TIMMY Dooley is wearing a pair of corduroy trousers as he hits the canvass in Ennis, on an unseasonably mild Wednesday afternoon. An essential part of the wardrobe of a seasoned campaigner, they’ve been bought specially over Christmas for occasions like this.
“I always wear a pair of corduroy trousers,” he reveals. “They’re a great guard against dogs. It gives them something to chew on and they don’t get through to your leg. Last time around, I got a right nick from a dog. He made a grab and got me, so I had to go off and get a tetanus shot.”
As a phenomenal vote-getter for 18 years now, the outgoing Fianna Fáil TD knows all of the other secrets of an effective canvass.
“The first time I canvassed was for my Seanad campaign in 2002, the Dáil was 2007, 2011, 2016 and 2020. So far, I’ve been successful. I like to think it’s hard work, but people make up their own minds and I’ve had a great team in the office and supporters canvassing for me.”
Navigating the challenges posed by winter weather and small dogs is second nature to the canvassing team, which could number anything from 20 to 80.
As we make our way around Hermitage in Ennis, Dooley shares more tips: “A good canvass is when you get meet people on the doors and to engage with them. It’s great if someone comes to the door and says they’ll vote for you. It’s almost better if you find someone who mighn’t have been planning to vote for you and you convert them.”
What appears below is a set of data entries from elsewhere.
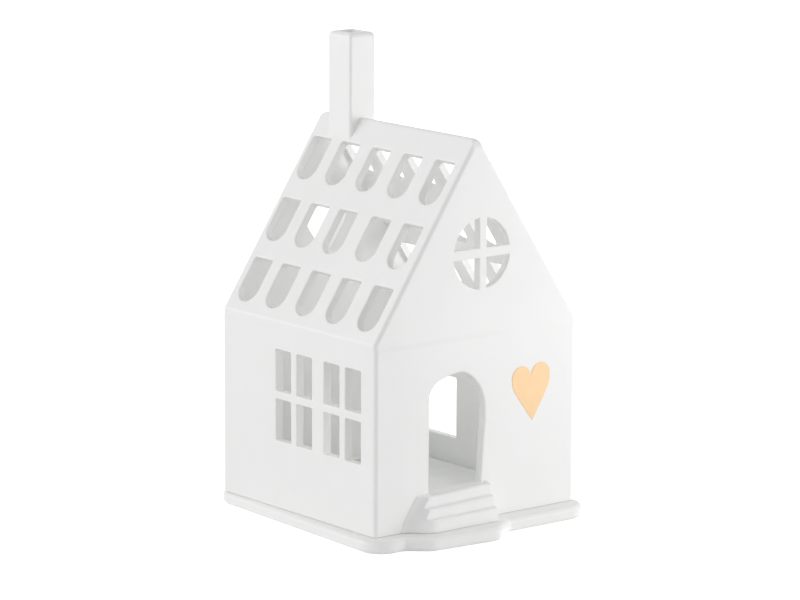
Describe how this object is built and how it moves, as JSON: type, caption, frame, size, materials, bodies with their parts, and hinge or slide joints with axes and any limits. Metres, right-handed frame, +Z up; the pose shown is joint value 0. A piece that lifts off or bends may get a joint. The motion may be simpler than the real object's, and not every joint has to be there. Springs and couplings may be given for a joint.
{
  "type": "tealight house",
  "caption": "White glazed porcelain house with pierced roof, arched doorway, windows, chimney and gold heart, standing over a tealight on a loose base plate",
  "frame": {"origin": "middle of the house's footprint, on the underside that stands on the table", "axes": "+Z up, door towards -Y, four-pane windows towards -X"},
  "size_m": [0.0976, 0.1093, 0.1713],
  "materials": {
    "porcelain": "glossy clear glaze over white porcelain",
    "gold_lustre": "thin satin gold lustre fired on the glaze",
    "cup_metal": "thin drawn aluminium",
    "wax": "white paraffin wax, slightly translucent",
    "holder_metal": "thin tinned steel",
    "cotton": "waxed braided cotton"
  },
  "bodies": {
    "base": {"base_plate": "porcelain"},
    "house": {"front_wall": "porcelain", "rear_wall": "porcelain", "left_wall": "porcelain", "right_wall": "porcelain", "left_roof": "porcelain", "right_roof": "porcelain", "chimney": "porcelain", "door_steps": "porcelain", "gold_heart": "gold_lustre"},
    "tealight": {"tealight_cup": "cup_metal", "tealight_wax": "wax", "wick_sustainer": "holder_metal", "wick": "cotton"}
  },
  "joints": [
    {"name": "house_lift", "type": "slide", "parent": "base", "child": "house", "axis": [0, 0, 1], "range_m": [0, 0.045]},
    {"name": "tealight_lift", "type": "slide", "parent": "base", "child": "tealight", "axis": [0, 0, 1], "range_m": [0, 0.03]}
  ]
}
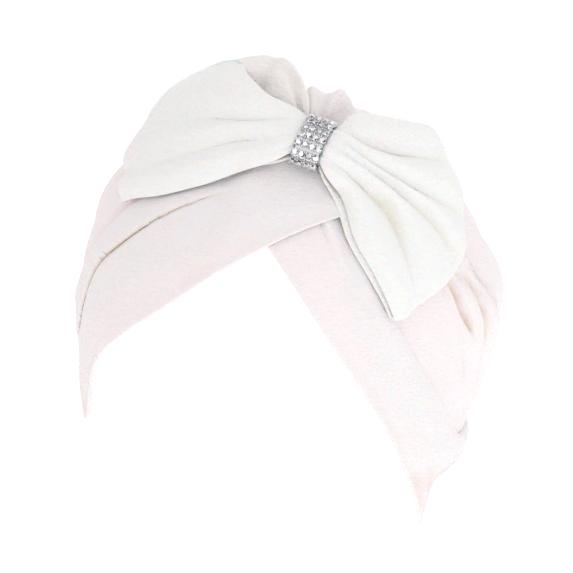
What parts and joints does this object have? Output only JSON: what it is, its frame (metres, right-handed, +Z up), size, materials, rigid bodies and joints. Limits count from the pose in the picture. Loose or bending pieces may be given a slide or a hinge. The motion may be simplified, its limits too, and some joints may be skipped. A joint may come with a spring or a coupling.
{
  "type": "turban hat",
  "caption": "Soft white crepe turban hat with a pleated hollow crown, two wide bands crossed over the forehead and a front bow held by a band of clear cut stones.",
  "frame": {"origin": "top of the wearer's head, just inside the top of the crown", "axes": "+Z up, -Y out of the front, +X towards the wearer's left side"},
  "size_m": [0.1855, 0.2043, 0.1775],
  "materials": {
    "cap_crepe": "matt crepe with a fine pebbled grain",
    "bow_crepe": "matt crepe, slightly warmer in its folds",
    "stone_trim": "clear cut stones in bright silver cups"
  },
  "bodies": {
    "root": {"crown": "cap_crepe", "band_right": "cap_crepe", "band_left": "cap_crepe", "bow": "bow_crepe", "stone_band": "stone_trim"}
  },
  "joints": []
}
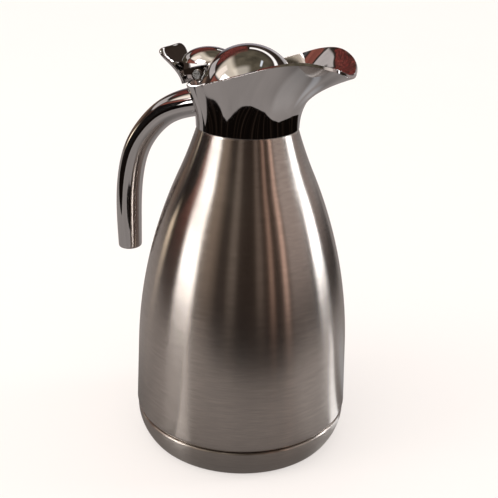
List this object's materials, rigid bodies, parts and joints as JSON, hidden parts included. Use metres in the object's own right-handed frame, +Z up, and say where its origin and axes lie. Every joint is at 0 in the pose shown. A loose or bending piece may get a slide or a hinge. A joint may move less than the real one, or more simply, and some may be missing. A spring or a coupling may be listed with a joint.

With two other Fianna Fáil candidates in the field in the shape of Cathaoirleach of Clare County Council, Councillor Cathal Crowe and Doonbeg business woman Rita McInerney, Dooley’s canvass is geographically limited.
“I’ll be staying out of the South East. That’s Cathal’s territory and we want to win two seats. I’m trying to concentrate my effort in Ennis and the East Clare area. The Killaloe area which is my base has a relatively low number of voters. My worry is I’ll get squeezed between Michael McNamara and Cathal Crowe in that area, so I really have to get votes in Ennis.”
The county town is fertile canvassing ground for those of every party and none. Martin and Maureen White from Hermitage, have been getting used to canvassers as election day approaches.
“You have to respect what people are doing,” Martin says. “I love listening to their views and I love giving them my own. Mostly, it’s on health. What’s going on in the hospitals is not right. You can’t have older people waiting on trolleys.”
Among the stalwarts staffing Dooley’s Ennis office is Parliamentary Assistant Martin O’Loghlen. The Ballyvaughan native got a taste of the campaign trail as a candidate himself in last year’s local elections and understands the intricacies of wooing voters. With a calm efficiency, Martin is quick to engage with passers-by as we make our way back down the Old Mill Road. Many of those we meet are regular visitors to the office and well known to the campaign team.
“To be fair, regardless of whether or not people agree with the party or support its views, they are prepared to engage,” Martin says, “and Timmy has a good way with people, that’s what it’s all about.”
After a whistle-stop in Ennis, Dooley is heading back to his East Clare heartland where there are more voters to meet – and to persuade – before darkness falls.